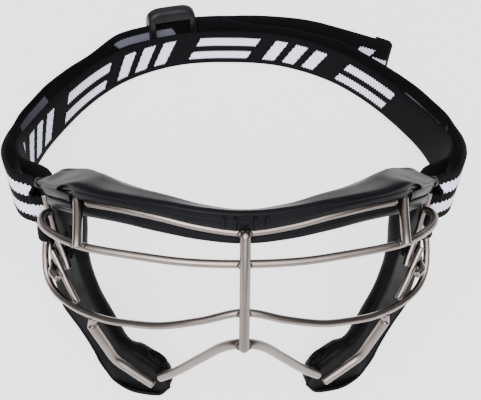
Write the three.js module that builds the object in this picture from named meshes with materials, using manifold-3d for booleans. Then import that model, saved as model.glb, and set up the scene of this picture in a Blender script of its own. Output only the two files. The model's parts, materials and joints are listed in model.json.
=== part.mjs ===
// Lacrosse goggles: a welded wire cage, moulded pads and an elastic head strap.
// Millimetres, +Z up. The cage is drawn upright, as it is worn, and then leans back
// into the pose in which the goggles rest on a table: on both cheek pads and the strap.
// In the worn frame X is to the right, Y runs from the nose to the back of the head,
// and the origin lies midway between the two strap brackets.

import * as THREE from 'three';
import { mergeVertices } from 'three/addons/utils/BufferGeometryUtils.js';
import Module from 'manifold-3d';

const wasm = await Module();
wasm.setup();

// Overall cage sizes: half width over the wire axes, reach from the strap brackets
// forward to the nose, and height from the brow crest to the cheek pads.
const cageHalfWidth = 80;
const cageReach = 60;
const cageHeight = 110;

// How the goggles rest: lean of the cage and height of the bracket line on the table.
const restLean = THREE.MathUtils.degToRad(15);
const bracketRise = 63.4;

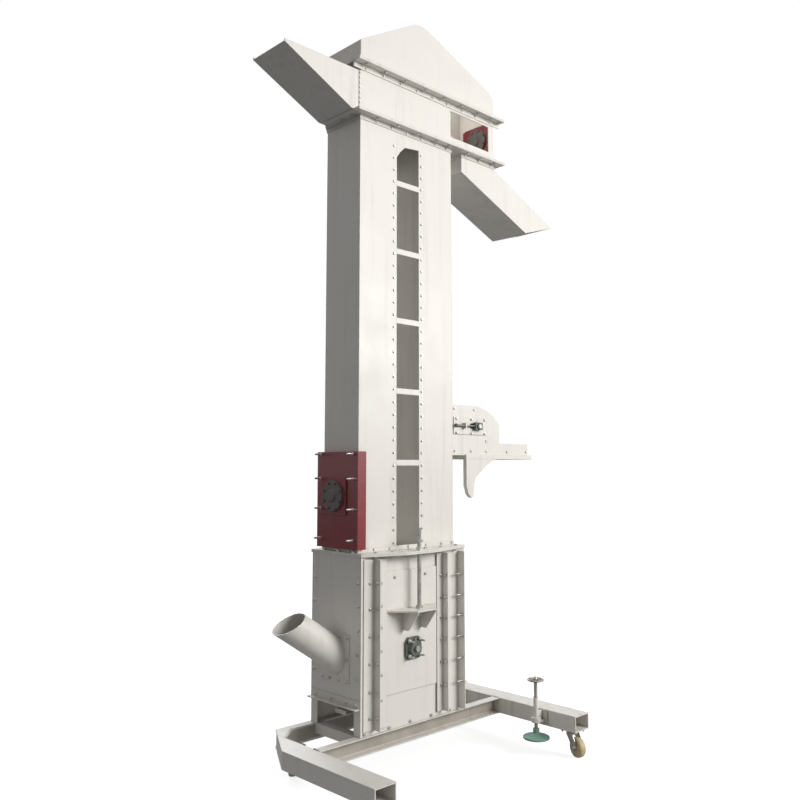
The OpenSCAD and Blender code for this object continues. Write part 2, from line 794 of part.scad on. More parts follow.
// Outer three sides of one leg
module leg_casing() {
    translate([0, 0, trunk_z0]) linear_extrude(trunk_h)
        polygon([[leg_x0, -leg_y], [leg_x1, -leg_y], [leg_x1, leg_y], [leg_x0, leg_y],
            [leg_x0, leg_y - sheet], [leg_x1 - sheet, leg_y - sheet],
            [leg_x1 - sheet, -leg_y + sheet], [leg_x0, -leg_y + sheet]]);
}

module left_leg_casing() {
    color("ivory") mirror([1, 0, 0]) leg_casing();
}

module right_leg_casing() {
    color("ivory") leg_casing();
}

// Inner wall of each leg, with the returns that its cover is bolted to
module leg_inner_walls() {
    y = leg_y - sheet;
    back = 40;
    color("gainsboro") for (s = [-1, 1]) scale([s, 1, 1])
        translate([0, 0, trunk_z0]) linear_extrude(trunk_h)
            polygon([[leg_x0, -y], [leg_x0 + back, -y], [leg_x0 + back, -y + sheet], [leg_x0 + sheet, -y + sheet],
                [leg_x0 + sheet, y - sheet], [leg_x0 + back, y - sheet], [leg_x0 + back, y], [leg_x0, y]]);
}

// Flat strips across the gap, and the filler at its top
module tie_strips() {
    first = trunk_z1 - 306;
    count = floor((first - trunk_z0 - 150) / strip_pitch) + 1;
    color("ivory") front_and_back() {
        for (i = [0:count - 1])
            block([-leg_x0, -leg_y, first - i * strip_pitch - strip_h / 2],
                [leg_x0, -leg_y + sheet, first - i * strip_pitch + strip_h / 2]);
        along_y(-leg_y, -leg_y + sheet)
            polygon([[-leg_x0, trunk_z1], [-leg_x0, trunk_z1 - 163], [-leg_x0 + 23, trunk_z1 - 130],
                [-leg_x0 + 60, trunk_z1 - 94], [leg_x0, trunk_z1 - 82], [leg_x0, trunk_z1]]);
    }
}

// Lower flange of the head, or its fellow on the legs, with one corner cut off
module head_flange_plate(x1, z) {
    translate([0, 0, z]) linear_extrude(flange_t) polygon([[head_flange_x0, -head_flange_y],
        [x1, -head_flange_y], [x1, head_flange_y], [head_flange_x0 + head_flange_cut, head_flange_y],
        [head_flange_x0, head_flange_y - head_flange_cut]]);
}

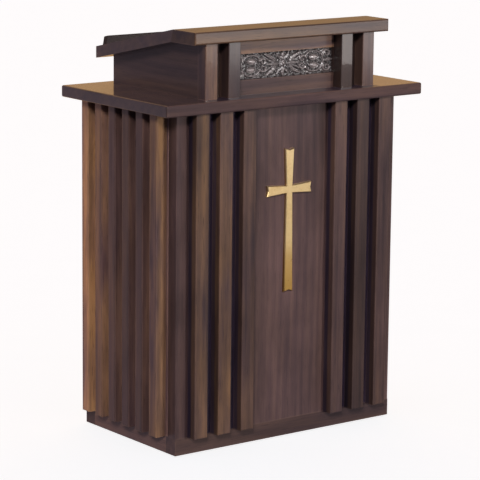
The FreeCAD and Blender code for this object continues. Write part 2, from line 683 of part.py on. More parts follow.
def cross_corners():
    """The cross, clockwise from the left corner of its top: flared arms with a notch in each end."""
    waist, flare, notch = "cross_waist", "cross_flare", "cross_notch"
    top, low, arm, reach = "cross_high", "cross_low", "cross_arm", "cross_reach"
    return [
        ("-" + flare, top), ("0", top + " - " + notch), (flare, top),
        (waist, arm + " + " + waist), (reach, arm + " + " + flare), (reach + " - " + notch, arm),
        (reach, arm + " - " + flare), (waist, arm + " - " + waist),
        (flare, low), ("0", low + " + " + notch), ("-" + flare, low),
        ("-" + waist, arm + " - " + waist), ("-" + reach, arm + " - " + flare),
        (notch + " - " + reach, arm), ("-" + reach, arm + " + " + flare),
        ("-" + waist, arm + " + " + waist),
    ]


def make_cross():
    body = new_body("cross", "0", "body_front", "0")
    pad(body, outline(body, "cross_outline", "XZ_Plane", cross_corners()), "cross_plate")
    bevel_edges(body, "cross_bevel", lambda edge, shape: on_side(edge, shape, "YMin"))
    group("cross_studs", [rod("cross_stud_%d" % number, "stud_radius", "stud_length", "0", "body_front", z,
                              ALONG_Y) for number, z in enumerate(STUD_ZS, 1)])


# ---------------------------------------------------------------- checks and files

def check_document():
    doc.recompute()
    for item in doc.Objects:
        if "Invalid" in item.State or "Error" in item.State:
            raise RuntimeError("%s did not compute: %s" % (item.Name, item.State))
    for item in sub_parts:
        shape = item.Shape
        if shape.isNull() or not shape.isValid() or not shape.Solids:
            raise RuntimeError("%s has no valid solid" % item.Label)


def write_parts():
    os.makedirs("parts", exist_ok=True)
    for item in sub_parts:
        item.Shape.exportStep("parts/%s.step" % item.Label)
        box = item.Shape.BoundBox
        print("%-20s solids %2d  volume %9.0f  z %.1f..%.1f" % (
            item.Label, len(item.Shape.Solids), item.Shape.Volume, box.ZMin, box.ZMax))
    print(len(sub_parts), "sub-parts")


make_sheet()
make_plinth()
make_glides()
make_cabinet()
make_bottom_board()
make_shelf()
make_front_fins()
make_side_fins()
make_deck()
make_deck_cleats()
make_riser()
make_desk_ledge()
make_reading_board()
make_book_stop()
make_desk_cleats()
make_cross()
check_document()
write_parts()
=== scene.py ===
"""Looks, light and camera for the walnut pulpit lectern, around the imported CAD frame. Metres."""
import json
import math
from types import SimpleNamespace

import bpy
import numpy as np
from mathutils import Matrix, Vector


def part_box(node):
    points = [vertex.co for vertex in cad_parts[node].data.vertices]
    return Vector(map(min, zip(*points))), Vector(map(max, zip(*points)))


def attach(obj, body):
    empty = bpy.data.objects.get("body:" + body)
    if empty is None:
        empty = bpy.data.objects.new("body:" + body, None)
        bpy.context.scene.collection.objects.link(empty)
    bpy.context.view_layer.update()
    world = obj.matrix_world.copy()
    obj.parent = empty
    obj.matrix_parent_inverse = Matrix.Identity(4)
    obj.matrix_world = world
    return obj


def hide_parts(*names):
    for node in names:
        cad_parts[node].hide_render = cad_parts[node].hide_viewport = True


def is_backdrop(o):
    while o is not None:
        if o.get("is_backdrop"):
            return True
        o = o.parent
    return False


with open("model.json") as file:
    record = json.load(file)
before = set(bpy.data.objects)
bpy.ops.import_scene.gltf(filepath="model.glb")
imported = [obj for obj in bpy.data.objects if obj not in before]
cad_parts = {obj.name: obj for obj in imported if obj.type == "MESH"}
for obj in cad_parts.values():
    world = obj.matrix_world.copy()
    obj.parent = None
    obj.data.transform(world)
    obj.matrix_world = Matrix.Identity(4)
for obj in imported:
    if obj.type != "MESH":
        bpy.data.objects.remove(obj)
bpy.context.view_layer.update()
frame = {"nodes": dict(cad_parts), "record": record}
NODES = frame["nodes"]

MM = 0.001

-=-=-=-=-

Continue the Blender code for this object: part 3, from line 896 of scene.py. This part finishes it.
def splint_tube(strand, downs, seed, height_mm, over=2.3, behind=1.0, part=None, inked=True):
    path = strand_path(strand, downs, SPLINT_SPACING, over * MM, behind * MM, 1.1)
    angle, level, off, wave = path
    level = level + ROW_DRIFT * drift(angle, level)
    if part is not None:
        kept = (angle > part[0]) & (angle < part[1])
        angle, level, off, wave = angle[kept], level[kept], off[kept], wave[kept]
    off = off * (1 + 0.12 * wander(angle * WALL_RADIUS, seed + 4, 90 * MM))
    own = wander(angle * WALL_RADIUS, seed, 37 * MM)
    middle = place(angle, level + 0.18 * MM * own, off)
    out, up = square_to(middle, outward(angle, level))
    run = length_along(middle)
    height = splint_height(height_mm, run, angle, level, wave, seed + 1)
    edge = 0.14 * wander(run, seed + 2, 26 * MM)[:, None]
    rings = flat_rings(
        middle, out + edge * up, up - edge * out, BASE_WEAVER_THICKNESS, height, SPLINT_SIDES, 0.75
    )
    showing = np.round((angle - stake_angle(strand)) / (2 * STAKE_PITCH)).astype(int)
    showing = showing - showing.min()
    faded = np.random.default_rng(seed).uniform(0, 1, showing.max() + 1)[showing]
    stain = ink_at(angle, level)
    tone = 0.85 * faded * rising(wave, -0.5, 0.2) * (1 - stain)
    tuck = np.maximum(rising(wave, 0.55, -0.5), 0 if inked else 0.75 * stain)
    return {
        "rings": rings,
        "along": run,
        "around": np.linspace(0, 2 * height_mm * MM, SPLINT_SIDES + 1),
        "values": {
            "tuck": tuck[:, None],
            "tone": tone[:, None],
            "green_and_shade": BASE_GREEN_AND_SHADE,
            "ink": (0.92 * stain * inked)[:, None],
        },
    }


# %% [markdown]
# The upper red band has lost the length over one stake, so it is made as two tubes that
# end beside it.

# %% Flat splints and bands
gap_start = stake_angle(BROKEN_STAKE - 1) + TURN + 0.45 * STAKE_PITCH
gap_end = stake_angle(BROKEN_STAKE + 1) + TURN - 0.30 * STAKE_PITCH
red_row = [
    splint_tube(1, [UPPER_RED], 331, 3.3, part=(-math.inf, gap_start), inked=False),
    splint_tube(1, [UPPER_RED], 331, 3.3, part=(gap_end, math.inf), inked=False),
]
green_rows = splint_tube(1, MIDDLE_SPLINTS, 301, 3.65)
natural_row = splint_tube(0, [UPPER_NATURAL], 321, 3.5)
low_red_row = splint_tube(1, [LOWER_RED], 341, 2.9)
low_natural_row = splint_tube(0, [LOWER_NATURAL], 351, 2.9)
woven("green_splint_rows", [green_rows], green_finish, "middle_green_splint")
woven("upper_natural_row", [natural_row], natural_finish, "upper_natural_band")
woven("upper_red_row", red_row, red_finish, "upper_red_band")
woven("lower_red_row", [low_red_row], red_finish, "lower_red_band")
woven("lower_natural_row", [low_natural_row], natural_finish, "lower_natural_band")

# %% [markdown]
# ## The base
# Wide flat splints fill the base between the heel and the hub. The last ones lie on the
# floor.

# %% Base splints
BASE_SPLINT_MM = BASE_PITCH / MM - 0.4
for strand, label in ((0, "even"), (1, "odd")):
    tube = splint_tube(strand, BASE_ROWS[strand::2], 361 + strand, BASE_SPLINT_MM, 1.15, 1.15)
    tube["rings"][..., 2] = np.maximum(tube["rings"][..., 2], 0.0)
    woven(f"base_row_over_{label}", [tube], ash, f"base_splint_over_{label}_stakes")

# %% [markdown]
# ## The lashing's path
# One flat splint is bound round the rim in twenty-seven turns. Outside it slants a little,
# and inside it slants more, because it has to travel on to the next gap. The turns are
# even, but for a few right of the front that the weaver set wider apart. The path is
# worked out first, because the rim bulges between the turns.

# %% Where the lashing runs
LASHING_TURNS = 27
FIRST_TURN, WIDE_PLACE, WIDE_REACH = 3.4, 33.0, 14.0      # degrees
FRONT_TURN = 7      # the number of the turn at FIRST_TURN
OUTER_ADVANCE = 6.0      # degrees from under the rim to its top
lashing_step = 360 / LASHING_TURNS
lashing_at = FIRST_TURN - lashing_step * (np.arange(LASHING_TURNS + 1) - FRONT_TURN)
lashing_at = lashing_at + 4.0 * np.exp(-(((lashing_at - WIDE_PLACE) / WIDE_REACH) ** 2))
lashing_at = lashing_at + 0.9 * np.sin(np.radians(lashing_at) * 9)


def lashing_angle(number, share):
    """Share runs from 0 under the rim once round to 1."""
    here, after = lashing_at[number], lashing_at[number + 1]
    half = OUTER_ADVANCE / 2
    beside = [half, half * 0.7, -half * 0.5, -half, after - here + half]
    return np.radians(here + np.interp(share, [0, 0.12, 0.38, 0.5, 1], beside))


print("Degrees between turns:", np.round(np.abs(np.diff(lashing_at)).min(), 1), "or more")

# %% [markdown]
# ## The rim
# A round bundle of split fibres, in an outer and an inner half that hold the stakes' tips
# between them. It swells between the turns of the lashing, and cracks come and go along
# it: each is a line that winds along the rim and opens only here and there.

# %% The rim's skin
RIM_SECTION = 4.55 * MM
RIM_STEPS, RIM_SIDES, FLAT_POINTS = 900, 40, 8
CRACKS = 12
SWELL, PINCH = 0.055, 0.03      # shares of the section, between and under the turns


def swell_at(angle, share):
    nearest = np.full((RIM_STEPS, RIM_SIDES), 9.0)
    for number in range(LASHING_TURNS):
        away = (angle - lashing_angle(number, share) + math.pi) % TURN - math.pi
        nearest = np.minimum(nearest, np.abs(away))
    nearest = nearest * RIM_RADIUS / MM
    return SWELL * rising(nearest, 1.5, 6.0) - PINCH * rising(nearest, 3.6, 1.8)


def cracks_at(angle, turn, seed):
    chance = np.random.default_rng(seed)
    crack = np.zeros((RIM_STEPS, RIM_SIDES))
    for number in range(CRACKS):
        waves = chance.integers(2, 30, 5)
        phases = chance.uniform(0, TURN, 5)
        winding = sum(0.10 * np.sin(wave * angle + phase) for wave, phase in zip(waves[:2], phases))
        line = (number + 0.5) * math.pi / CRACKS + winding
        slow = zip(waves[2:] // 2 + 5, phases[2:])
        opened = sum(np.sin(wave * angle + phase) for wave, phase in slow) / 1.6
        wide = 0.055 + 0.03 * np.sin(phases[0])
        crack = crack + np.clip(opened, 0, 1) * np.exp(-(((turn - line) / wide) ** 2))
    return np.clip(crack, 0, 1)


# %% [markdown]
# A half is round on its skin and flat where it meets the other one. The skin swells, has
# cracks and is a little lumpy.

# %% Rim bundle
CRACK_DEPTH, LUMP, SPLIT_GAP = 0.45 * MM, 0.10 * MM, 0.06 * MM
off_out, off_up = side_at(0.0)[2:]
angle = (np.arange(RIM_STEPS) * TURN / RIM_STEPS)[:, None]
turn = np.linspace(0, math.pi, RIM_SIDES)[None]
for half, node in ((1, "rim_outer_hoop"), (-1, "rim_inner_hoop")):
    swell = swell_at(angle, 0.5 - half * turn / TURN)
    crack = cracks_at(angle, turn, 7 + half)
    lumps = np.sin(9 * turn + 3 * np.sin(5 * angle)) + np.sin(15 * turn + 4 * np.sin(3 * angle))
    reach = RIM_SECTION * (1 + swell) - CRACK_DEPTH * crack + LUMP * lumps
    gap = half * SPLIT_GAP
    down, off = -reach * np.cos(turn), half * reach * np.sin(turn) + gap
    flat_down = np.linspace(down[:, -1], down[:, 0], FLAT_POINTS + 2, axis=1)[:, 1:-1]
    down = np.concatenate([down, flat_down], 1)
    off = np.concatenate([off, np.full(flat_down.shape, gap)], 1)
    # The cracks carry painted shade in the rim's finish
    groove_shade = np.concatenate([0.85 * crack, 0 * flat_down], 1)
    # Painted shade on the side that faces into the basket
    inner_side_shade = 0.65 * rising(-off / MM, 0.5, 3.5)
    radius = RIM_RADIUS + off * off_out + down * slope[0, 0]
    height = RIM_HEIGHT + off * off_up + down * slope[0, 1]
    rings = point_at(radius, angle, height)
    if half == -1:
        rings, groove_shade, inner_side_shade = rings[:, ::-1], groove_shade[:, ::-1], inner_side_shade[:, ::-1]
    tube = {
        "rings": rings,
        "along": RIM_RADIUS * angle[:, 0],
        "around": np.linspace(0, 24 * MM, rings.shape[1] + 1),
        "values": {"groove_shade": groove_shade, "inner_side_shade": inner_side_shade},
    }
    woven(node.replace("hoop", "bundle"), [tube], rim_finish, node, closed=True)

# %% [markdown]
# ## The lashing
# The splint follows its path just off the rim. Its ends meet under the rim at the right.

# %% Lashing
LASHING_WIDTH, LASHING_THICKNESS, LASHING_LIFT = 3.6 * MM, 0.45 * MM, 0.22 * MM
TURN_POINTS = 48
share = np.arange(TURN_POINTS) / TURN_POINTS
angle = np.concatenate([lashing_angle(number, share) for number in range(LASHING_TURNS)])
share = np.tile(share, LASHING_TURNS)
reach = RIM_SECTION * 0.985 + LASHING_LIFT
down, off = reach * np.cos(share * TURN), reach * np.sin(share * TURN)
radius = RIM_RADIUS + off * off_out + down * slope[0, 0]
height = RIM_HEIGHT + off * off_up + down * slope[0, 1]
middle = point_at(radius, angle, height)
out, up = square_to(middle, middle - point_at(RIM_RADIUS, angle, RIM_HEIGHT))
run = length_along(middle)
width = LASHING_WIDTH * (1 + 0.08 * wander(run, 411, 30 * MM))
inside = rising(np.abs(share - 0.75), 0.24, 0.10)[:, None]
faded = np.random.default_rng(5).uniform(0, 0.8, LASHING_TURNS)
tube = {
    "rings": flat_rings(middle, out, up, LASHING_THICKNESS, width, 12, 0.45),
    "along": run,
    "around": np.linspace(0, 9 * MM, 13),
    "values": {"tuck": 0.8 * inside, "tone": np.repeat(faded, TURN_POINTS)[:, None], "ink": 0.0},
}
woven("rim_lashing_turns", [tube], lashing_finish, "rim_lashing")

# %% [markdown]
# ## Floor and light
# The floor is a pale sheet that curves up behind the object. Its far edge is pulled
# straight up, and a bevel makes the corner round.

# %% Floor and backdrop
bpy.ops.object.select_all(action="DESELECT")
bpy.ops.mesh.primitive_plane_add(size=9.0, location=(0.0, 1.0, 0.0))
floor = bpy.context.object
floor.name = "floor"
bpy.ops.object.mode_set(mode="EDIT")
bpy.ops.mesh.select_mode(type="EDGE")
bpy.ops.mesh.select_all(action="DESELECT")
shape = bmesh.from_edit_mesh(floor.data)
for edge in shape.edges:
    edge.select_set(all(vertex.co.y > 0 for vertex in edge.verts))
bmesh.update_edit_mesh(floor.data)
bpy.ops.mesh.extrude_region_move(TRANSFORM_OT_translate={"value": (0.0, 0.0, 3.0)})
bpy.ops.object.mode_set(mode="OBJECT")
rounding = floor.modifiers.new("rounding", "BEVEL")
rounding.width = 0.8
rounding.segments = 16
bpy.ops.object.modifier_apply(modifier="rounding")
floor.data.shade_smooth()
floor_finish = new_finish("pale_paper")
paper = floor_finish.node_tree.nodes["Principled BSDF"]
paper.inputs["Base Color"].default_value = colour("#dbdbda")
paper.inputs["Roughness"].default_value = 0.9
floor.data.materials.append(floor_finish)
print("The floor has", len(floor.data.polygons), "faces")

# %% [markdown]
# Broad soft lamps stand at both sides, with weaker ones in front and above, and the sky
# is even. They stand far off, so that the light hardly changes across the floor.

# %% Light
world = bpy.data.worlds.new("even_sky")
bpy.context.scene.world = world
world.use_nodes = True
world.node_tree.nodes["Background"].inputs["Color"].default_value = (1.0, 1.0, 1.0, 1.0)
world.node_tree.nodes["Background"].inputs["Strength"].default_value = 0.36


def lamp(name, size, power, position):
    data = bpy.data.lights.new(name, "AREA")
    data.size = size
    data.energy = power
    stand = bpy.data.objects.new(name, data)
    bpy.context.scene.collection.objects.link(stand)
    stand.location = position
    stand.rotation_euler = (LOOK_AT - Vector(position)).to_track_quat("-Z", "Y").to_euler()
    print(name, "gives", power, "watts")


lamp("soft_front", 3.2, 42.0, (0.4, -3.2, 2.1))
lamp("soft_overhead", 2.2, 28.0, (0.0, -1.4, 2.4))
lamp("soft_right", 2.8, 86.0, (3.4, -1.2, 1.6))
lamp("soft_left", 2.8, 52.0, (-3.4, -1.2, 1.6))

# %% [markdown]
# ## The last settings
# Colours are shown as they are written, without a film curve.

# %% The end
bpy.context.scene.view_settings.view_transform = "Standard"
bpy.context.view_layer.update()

-=-=-=-=-

Would you quote everything above from the line containing "make_sheet()" down to the line containing "if empty is"? Include both of those lines and nothing else.

-- Response for this exercise --
make_sheet()
make_plinth()
make_glides()
make_cabinet()
make_bottom_board()
make_shelf()
make_front_fins()
make_side_fins()
make_deck()
make_deck_cleats()
make_riser()
make_desk_ledge()
make_reading_board()
make_book_stop()
make_desk_cleats()
make_cross()
check_document()
write_parts()
=== scene.py ===
"""Looks, light and camera for the walnut pulpit lectern, around the imported CAD frame. Metres."""
import json
import math
from types import SimpleNamespace

import bpy
import numpy as np
from mathutils import Matrix, Vector


def part_box(node):
    points = [vertex.co for vertex in cad_parts[node].data.vertices]
    return Vector(map(min, zip(*points))), Vector(map(max, zip(*points)))


def attach(obj, body):
    empty = bpy.data.objects.get("body:" + body)
    if empty is None:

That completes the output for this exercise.